Valeant's stock price tumbled some 80 percent since Ackman invested in 2015, but the fund manager said the company is now on a better path with a new chief executive.
Future growth will be fueled by more sales instead of sharp price increases. And it "will have an investment grade balance sheet sometime within the next two to three years without selling one asset," Ackman said.
Ackman's Pershing Square Capital Management owns 9 percent of Valeant, and the fund manager joined the board five weeks ago, not long after his firm's Vice Chairman Steve Fraidin became a director.
Speaking at length for the first time since Valeant named Joe Papa as chief executive to replace Michael Pearson and it filed its delayed annual report on Friday, Ackman defended the company and gave hints of what is ahead.
At some point the Valeant name may be jettisoned, Ackman said, acknowledging that company employees are now embarrassed to say they work for the company. Valeant's aggressive accounting tactics and practice of pushing up prices on newly acquired drugs has hurt the company, putting it into the crosshairs of other prominent investors.
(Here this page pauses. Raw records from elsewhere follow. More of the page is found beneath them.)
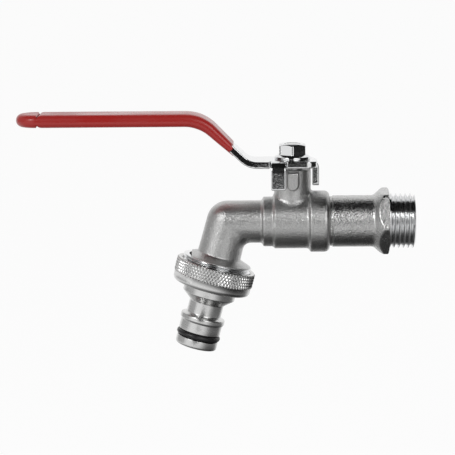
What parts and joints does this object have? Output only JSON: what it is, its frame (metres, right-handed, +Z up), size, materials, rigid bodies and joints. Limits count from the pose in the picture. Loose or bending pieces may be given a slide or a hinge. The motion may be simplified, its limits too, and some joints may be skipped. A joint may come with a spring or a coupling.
{
  "type": "lever hose tap",
  "caption": "Quarter-turn ball-valve garden tap: bent spout, sleeved lever handle, male wall thread with hexagon flange, and a knurled screw-on quick-coupling hose nipple.",
  "frame": {"origin": "middle of the spanner flange's wall-side face, on the inlet axis", "axes": "+X along the inlet into the wall, +Z up along the valve stem, -Y towards the side that carries the stop lug; the lever's rest position is open, over the spout"},
  "size_m": [0.1513, 0.0306, 0.0919],
  "materials": {
    "plated_casting": "nickel plate over a sand-blasted forging, satin with a fine grain",
    "bright_plate": "polished chrome plate",
    "turned_metal": "nickel plate over turned metal, satin",
    "red_sleeve": "glossy dipped soft plastic",
    "seat_plastic": "smooth white low-friction plastic",
    "black_rubber": "smooth satin rubber"
  },
  "bodies": {
    "tap_body": {"valve_body": "plated_casting", "inlet_tailpiece": "plated_casting", "inlet_seat": "seat_plastic", "outlet_seat": "seat_plastic"},
    "lever_set": {"lever": "bright_plate", "grip_sleeve": "red_sleeve", "lever_nut": "bright_plate", "stem": "turned_metal", "thrust_washer": "seat_plastic", "lower_stem_seal": "black_rubber", "upper_stem_seal": "black_rubber", "ball": "bright_plate"},
    "washer": {"outlet_washer": "black_rubber"},
    "connector": {"hose_connector": "turned_metal", "connector_seal": "black_rubber"}
  },
  "joints": [
    {"name": "lever_turn", "type": "hinge", "parent": "tap_body", "child": "lever_set", "pos_m": [-0.0366, 0, 0.0226], "axis": [0, 0, 1], "range_deg": [-90, 0]},
    {"name": "washer_slide", "type": "slide", "parent": "tap_body", "child": "washer", "axis": [-0.2571, 0, -0.9664], "range_m": [0, 0.0045]},
    {"name": "connector_turn", "type": "hinge", "parent": "washer", "child": "connector", "pos_m": [-0.06901, 0, -0.02899], "axis": [-0.2571, 0, -0.9664], "range_deg": [0, 900]}
  ],
  "couplings": [
    {"joint": "connector_turn", "follows": "washer_slide", "rad_per_m": 3463.7}
  ]
}
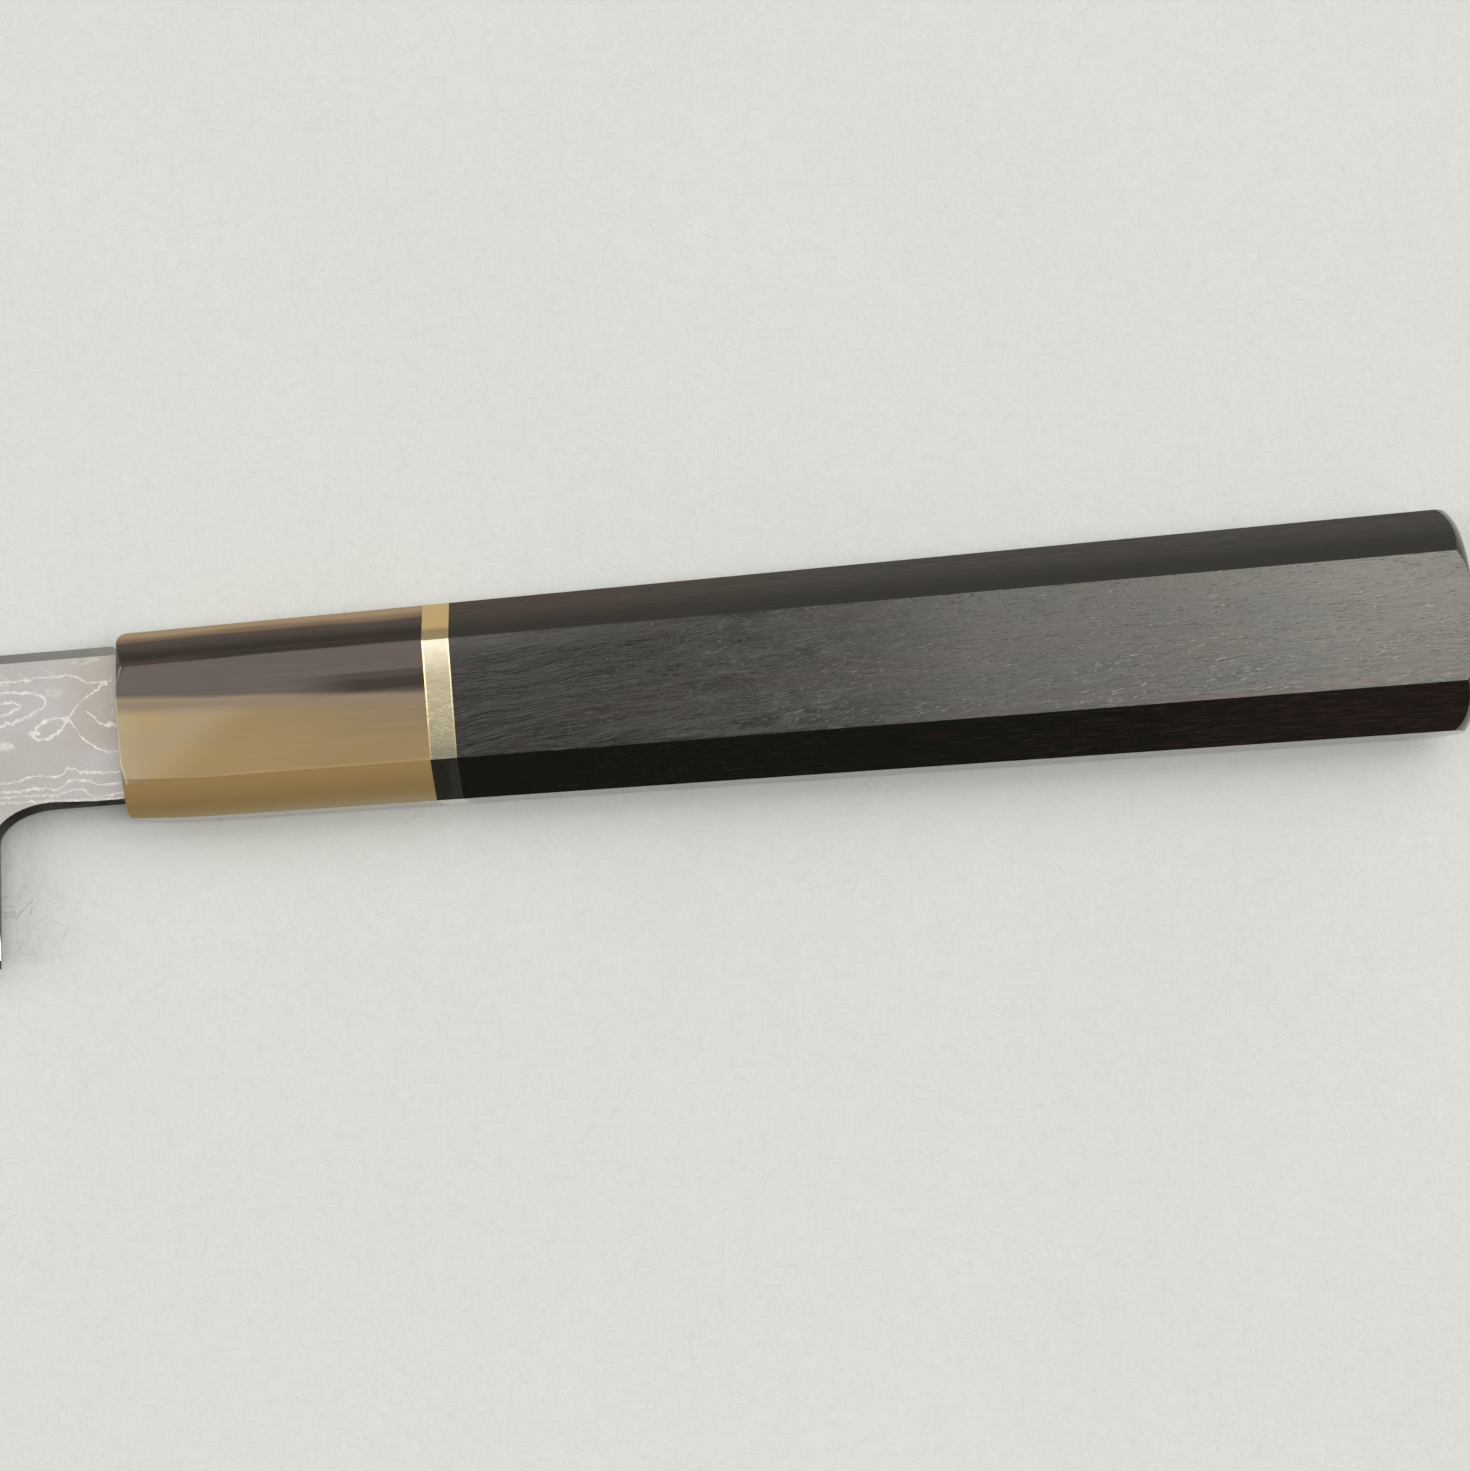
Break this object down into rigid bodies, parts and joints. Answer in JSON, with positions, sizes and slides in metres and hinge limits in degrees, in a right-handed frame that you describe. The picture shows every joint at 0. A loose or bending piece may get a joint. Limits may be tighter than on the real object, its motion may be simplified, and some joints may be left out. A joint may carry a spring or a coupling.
{
  "type": "slicing knife",
  "caption": "Slicing knife with a long narrow laminated blade, a rounded choil and a straight eight-sided handle with a horn ferrule and a metal ring.",
  "frame": {"origin": "centre of the ferrule's front face, on the handle's axis, where the blade's neck meets the handle", "axes": "+X runs along the handle to the butt and -X along the blade to the tip, +Y points from the edge to the spine, +Z points out of the blade's left side"},
  "size_m": [0.397, 0.0356, 0.0204],
  "materials": {
    "core": "bright fine-ground steel",
    "cladding": "matte etched steel with a pale wavy layer pattern",
    "horn": "polished marbled horn, blond with a dark streak",
    "brass": "polished brass, lightly scratched",
    "ebony": "satin oiled ebony with fine grain",
    "dowel_wood": "plain pale hardwood",
    "resin": "set amber resin"
  },
  "bodies": {
    "root": {"core_steel": "core", "left_cladding": "cladding", "right_cladding": "cladding", "horn_ferrule": "horn", "brass_spacer_ring": "brass", "ebony_grip": "ebony", "tenon_dowel": "dowel_wood", "tang_bedding": "resin"}
  },
  "joints": []
}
Ackman jumped to Valeant's defense, saying Berkshire Hathaway Vice Chairman Charlie Munger, seen an investing sage along with his partner Warren Buffett, was wrong to "indict" a whole company when Munger called Valeant a "sewer" at Berkshire's annual shareholder meeting in Omaha over the weekend.
Changes at Valeant could also include price cuts on some drug prices, Ackman said, noting that management and the board understood the anger shown toward the company by lawmakers and investors.
As Ackman spoke, Valeant's stock cut its losses by nearly half to trade at $32 per share.